Several years later, however, the wheels turned again, with
great power. I was studying English, with a specific focus on American culture,
at Paris’s Sorbonne University. As I began thinking about a master’s thesis
topic, I remembered the documentary about the Mormon pioneers. I asked my
adviser if I could do something on them. No one at the Sorbonne had written a
thesis about the Mormons, and so my adviser thought the subject might prove
interesting. But he insisted that I pick an aspect of Mormonism that was unique.
After doing some preliminary research, I discovered that there
was not enough information about the Mormons in the university library. I
concluded I would have to talk to them. By then I had learned that the official
name of the Mormon Church was The Church of Jesus Christ of Latter-day Saints.
With that information, I located the headquarters of the Paris Mission and
boldly knocked on the front door. I asked the missionary who answered, "Is
there someone here who can tell me about the Mormons?"
The surprised young man managed to stutter, "Yes, yes,
come in!"
As my research at the mission home progressed, I learned that
Latter-day Saints believe in ordinances performed for dead ancestors. The more I
read about temple work for the dead, the more I wanted to use that topic. The
title I finally chose for my thesis was enough to make even long-time members of
the Church pause: "Genealogy and the Mormon Church." That’s how I
became known in the Paris Mission as the "Genealogy Girl."
It was at this point, just two months after my first visit to
the mission home, that I met my future husband. He was a freelance American
photographer and writer traveling in France. The missionaries told him about me,
and he decided to interview me for a possible article for the Church magazines.
After talking with me about the Church, he asked if I had ever considered
joining. I shrugged my shoulders and said, "I’m really just
curious."
But as an afterthought, I reflected, "There is something
unusual about your church. I always feel a sense of peace when I come to the
mission home. Actually, I welcome reasons to come back." Still, I insisted
that my interest was only academic curiosity.
A few months later I decided to continue my thesis research by
visiting the famous genealogical facilities in Salt Lake City. I arrived in Utah
the day before President Joseph Fielding Smith’s funeral, and I went to the
public viewing with an LDS girl I had corresponded with while I was in France. I
was impressed by the lack of despair at the services.
During this time, the photographer I met in Paris returned to
Salt Lake City, and we became reacquainted. I asked him to help proofread my
thesis, and as time went on, he noticed my comments in the thesis becoming more
and more positive—starting with "the Mormons believe …" and later
expressing, without my realizing it, "We believe …"

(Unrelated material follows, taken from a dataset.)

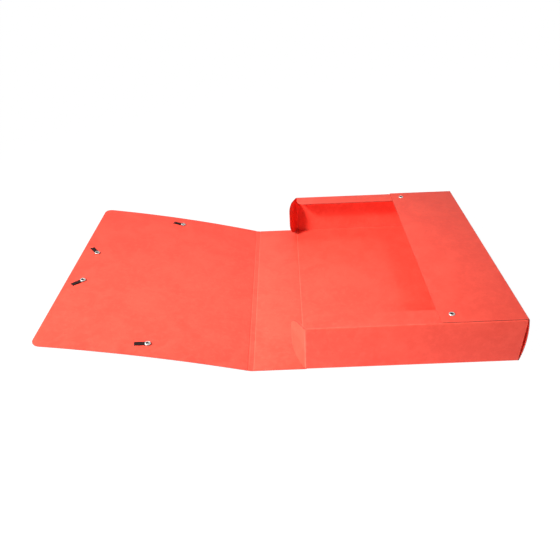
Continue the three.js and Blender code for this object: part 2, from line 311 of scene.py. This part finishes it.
def make_pressboard():
    """Glossy coral board: clouds of colour, small darker specks, and paler folds that are part rub and
    part painted highlight.
    """
    finish, tree, shader, place = start_finish("pressboard_coral")
    clouds = noise(tree, place, *CLOUDS)
    mottle = noise(tree, place, *MOTTLE)
    specks = noise(tree, place, *SPECKS)
    fibres = noise(tree, place, *FIBRES)
    colour = mix_colour(tree, spread(tree, clouds, *CLOUD_BAND), CORAL_DEEP, CORAL)
    paler = combine(tree, "MULTIPLY", spread(tree, mottle, *PALE_BAND), PALE_SHARE)
    colour = mix_colour(tree, paler, colour, CORAL_PALE)
    speck = combine(tree, "MULTIPLY", spread(tree, specks, *SPECK_BAND), SPECK_SHARE)
    colour = mix_colour(tree, speck, colour, CORAL_DEEP)
    # The paler band along the folds: part rub, part painted highlight
    uneven = spread(tree, mottle, *UNEVEN_BAND, *UNEVEN_BAND)
    rub_highlight_share = combine(tree, "MULTIPLY", near_folds(tree, place), uneven)
    colour = mix_colour(tree, rub_highlight_share, colour, CORAL_RUB_HIGHLIGHT)
    height = combine(tree, "ADD", combine(tree, "MULTIPLY", mottle, MOTTLE_HEIGHT),
                     combine(tree, "MULTIPLY", fibres, FIBRE_HEIGHT))
    fill(tree, shader, {
        "Base Color": colour,
        "Roughness": spread(tree, mottle, *EVEN_BAND, *BOARD_ROUGHNESS),
        "Specular IOR Level": BOARD_SPECULAR,
        "Normal": relief(tree, *BOARD_RELIEF, height),
    })
    return finish


def make_eyelet_metal(name, bright, dulled):
    """Nickel plate with a few dull patches."""
    finish, tree, shader, place = start_finish(name)
    dull = noise(tree, place, *PLATE_PATCHES)
    fill(tree, shader, {
        "Base Color": mix_colour(tree, spread(tree, dull, *DULL_BAND), bright, dulled),
        "Roughness": spread(tree, dull, *EVEN_BAND, *PLATE_ROUGHNESS),
        "Metallic": 1,
        "Normal": relief(tree, *PLATE_RELIEF, dull),
    })
    return finish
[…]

One evening, he asked if I would like to take the missionary
lessons. I hesitated and gave my former response, "I’m only
curious." But there was less certainty in my voice, so he suggested,
"What have you got to lose?"
I smiled and said, "Well, nothing, I guess. OK."
Three weeks later, I was baptized, and the wagon wheels turned again as I became
a pioneer myself—the only member of the Church in my family.
A year and a half after my baptism, the photographer and I
were married in the Salt Lake Temple. Little did he know when he met me how the
wagon wheels shown in a French documentary would affect his life.
Now it is 1997, the 150th anniversary of the pioneers entering
the Salt Lake Valley, and as I tell my story I truly do feel the jar of the
wagon wheels as they crunch the rocks and churn the dust in a deeply rutted
trail. It is a day like many others, and I am pulling a handcart as part of the
1997 Sesquicentennial Mormon Trail Wagon Train on the old historic pioneer route
near Big Sandy Crossing, Wyoming. During this reenactment, I am playing the part
of an actual pioneer girl from France who joined the Church in Italy and came to
Zion in the 1850s. It seems incredible that I am walking the same trail,
breathing the same dust, and hearing the same sounds as she and so many other
pioneers did so long ago.
As I walk, I remember the documentary I saw when I was a young
girl in France, and I can feel the presence of the many Latter-day Saints who
lived and died along this trail. However, the part I am playing is not just a
story from our pioneer past, it is also my story—for I am a pioneer, too.